Résumé :

En s’appuyant sur l’exemple de la société kabyle, Bourdieu nous propose une réflexion sur la vision androcentrique  du monde (c’est-à-dire centrée sur l’homme) qui structure les sociétés (et notamment la nôtre). Il met en lumière la façon dont ces structures ont été intériorisés par les gens de telle sorte que la domination masculine s’exerce de manière particulièrement insidieuse parce qu’inconsciente.

Extrait :

Lorsqu’elles [les femmes] participent à un débat public, elles doivent lutter, en permanence, pour accéder à la parole et pour retenir l’attention, et la minoration qu’elles subissent est d’autant plus implacable qu’elle  ne s’inspire d’aucune malveillance explicite, et qu’elle s’exerce avec l’innocence parfaite de l’inconscience : on leur coupe la parole, on adresse, en toute bonne foi, à un homme la réponse à la question intelligente qu’elles viennent de poser (comme si, en tant que telle, elle ne pouvait, par définition, provenir d’une femme).
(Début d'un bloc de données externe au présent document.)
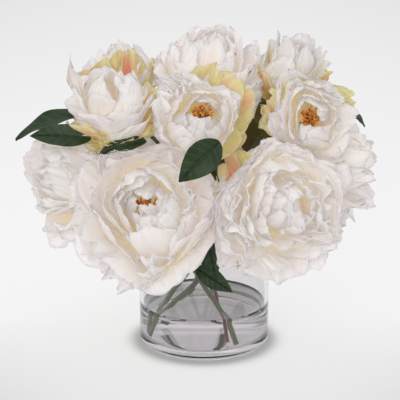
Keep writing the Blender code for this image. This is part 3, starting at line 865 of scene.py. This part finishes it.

Cette sorte de déni d’existence les oblige souvent à recourir, pour s’imposer, aux armes des faibles, qui renforcent les stéréotypes : l’éclat voué à apparaître comme caprice sans justification ou exhibition immédiatement qualifiée d’hystérique ; la séduction qui, dans la mesure où elle repose sur une forme de reconnaissance de la domination, est bien faite pour renforcer la relation établie de domination. Et il faudrait énumérer tous les cas où les hommes les mieux intentionnés (la violence symbolique, on le sait, n’opère pas dans l’ordre des intentions conscientes) accomplissent des actes discriminatoires, excluant les femmes, sans même se poser la question, des positions d’autorité, réduisant leurs revendications à des caprices, justiciables d’une parole d’apaisement ou d’un tapotement sur la joue, ou bien, dans une intention d’apparence opposée, les rappelant et les réduisant en quelque sorte à leur féminité, par le fait d’attirer l’attention sur la coiffure ou tel ou tel autre trait corporel…

Avis :

Un livre tout à fait passionnant et bluffant par son intelligence. Ca m’a fait prendre conscience de plein de choses, surtout parce que Bourdieu choisit des exemples signifiants et exprime clairement des idées qu’on peut avoir pressenties sans pour autant avoir réussi à les formuler clairement. Quand j’en ai parlé à Antoine, en lui citant des passages qui m’avaient marquée, cela lui a semblé très daté et plus vraiment d’actualité. Je reconnais bien sûr que l’évolution de la condition des femmes a été considérable au XXème siècle ; néanmoins il me semble qu’il ne suffit pas d’un claquement de doigts pour faire disparaître des archétypes ancrés dans les esprits depuis de nombreuses générations. La domination masculine actuelle est d’autant plus pernicieuse qu’elle ne subsiste plus que dans un inconscient collectif intériorisé ; ce dont (sans vouloir jouer les féministes) les hommes sont à peu près incapables de prendre conscience. M’intéressant à la cause féministe, j’ai d’ailleurs l’impression de me retrouver face à un cercle vicieux ; simplement parce que ce sont des femmes qui ont ressenti avec le plus d’acuité et exprimé le plus justement la manière dont s’exerçait cette domination (voir à ce propos l’analyse de La promenade au phare de Virginia Woolf proposée par Bourdieu), le féminisme est en quelque sorte dévalué (ou du moins, c’est un mouvement par lequel les hommes ne se sentent pour la plupart, pas concernés). D’où mon interrogation finale : comment un homme a-t-il pu écrire un livre aussi percutant sur cette question ? Je compte bien continuer à me plonger dans l’oeuvre de Pierre Bourdieu, dont vous pouvez consulter la biographie si cela vous intéresse.